Falling value of the rupee against the US dollar is turning out to be a mixed bag for the industry with some sectors bearing the brunt while others, especially software exporters, are hoping for continued gains.

The rupee, which has been depreciating against the greenback, is near the psychological barrier of 80 to a dollar and is likely to remain subdued with the Federal Reserve working overtime to contain inflation, which is at a historical high, in the US.

The biggest impact of the rupee depreciation will be on imported goods or goods using imported components, and the most-sought after item in this category is a mobile phone.

Every percentage decline in rupee value impacts mobile phone supply chain by 0.6 per cent because of imports of components. The 5 per cent decline (in value of rupee) has an impact of 3 per cent on overall profitability, therefore, prices have to go up,” said Pankaj Mohindroo, chairman, ICEA.

On the other hand, he added, “India’s export ecosystem is benefiting.”

“Imports would have gotten expensive to that extent but fortunately commodity prices have started easing,” Mohindroo said.

As regards the impact of rupee depreciation on the software sector, Deepak Jotwani, Assistant Vice-President & Sector Head – Corporate Ratings,


said, “Given that a sizable part of the revenue for the industry is USD denominated, depreciation of the INR against the USD has supported the industry revenue growth and margins to an extent historically.”

If the recent weakness observed for the INR sustains over the next few quarters, he said, “INR depreciation is likely to add to the earnings of the industry in FY2023.”

Sumit Pokharna, Vice President – Fundamental Research, Kotak Securities, opined that Indian IT companies face cross currency headwinds emanating from 5 per cent, 6.6 per cent, and 1.7 per cent appreciation of USD against EUR, GBP and AUD, respectively, in Q1FY23.

“Optically, rupee depreciation may appear as a headwind, however, cross-currency headwinds have ensured only a marginal tailwind for the quarter,” Pokharna added.

On the impact on the steel sector, Alok Sahay, Secretary General, Indian Steel Association (ISA) said that while depreciating rupee vis-a-vis the US dollar would impact the domestic steel industry’s input costs, “there might not be an immediate impact on the cost of domestic steel production as impact comes with a lag of two months or more depending on the inventory cycle maintained by steel producers”.

He further said coking coal is one of the important key inputs in steel production apart from iron ore (available domestically) and any fall in the rupee would result in imported coal becoming more expensive.

Power sector experts are of the opinion that the rupee depreciation will push up the costs of imported components.

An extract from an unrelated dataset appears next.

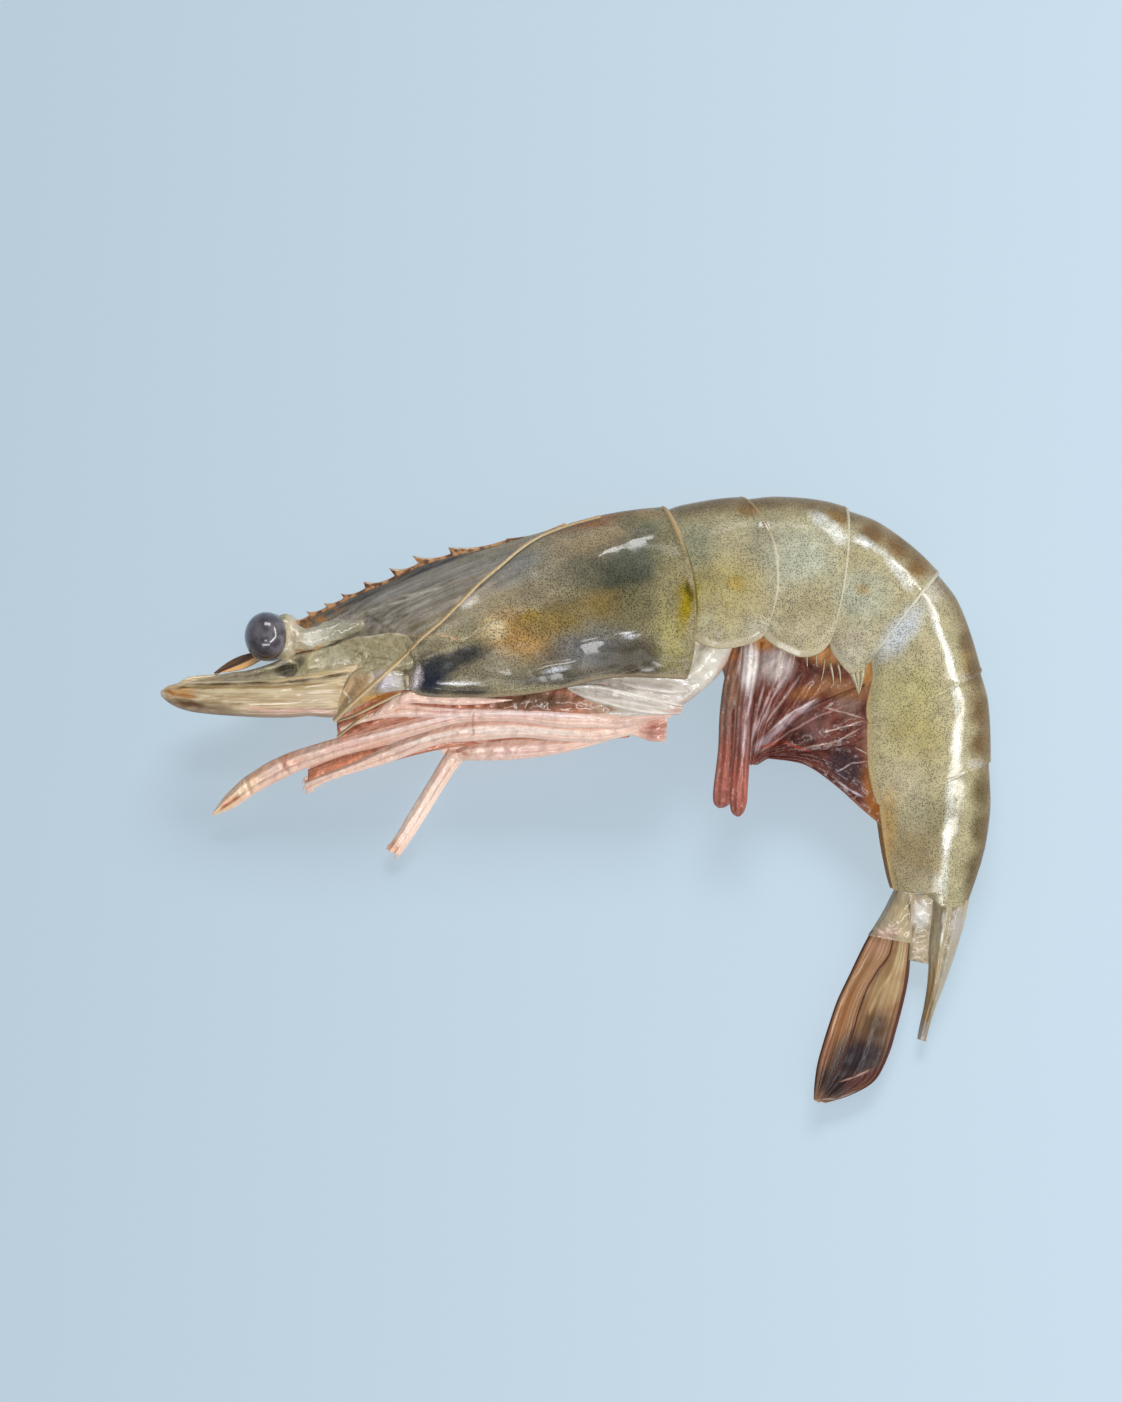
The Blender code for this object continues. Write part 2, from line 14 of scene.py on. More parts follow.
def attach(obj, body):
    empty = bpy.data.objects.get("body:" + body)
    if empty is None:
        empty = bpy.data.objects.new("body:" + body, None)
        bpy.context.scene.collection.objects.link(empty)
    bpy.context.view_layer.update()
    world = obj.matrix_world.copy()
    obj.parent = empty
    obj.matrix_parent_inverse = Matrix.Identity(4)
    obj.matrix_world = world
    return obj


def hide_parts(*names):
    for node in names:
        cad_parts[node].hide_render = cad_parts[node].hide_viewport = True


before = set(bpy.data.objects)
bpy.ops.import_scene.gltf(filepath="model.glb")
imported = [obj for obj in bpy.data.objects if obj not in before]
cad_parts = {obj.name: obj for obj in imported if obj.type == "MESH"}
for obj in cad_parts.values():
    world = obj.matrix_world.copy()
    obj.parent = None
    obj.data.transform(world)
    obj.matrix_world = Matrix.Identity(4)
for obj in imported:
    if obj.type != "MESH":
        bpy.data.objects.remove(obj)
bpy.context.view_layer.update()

“This will increase our import bill in INR terms and further amplify the need to enhance the share of renewables in our power mix. Securing supply chains of minerals required in renewable electricity generation will help us avoid falling from dependence on Big Oil today to dependence on Big Shovel tomorrow.

“Such a proactive and comprehensive sourcing and processing will help us advantageously make our Energy in India and march towards vitally needed Energy Security”, said Pavan Choudary, Business Intellectual and Chairman of Blue Circle.

Director of Medical Technology Association of India (MTaI) Sanjay Bhutani said that the medical devices industry is already facing the brunt of several inflationary challenges due to severe cost escalation in freight charges as well as limited supply of raw materials.

“The devaluation of rupee has compounded the already challenging terrain for the industry and has increased the cost of essential medical device imports. While we appreciate the government’s commitment to improving ease-of-doing-business, we hope that some leeway is provided to the industry to absorb these hits,” Bhutani said.

As per the latest data, the country’s imports expanded by 57.55 per cent to USD 66.31 billion in June compared to the year-ago month.

The merchandise trade deficit in June 2022 was estimated at USD 26.18 billion as against USD 9.60 billion in June 2021, which is an increase of 172.72 per cent.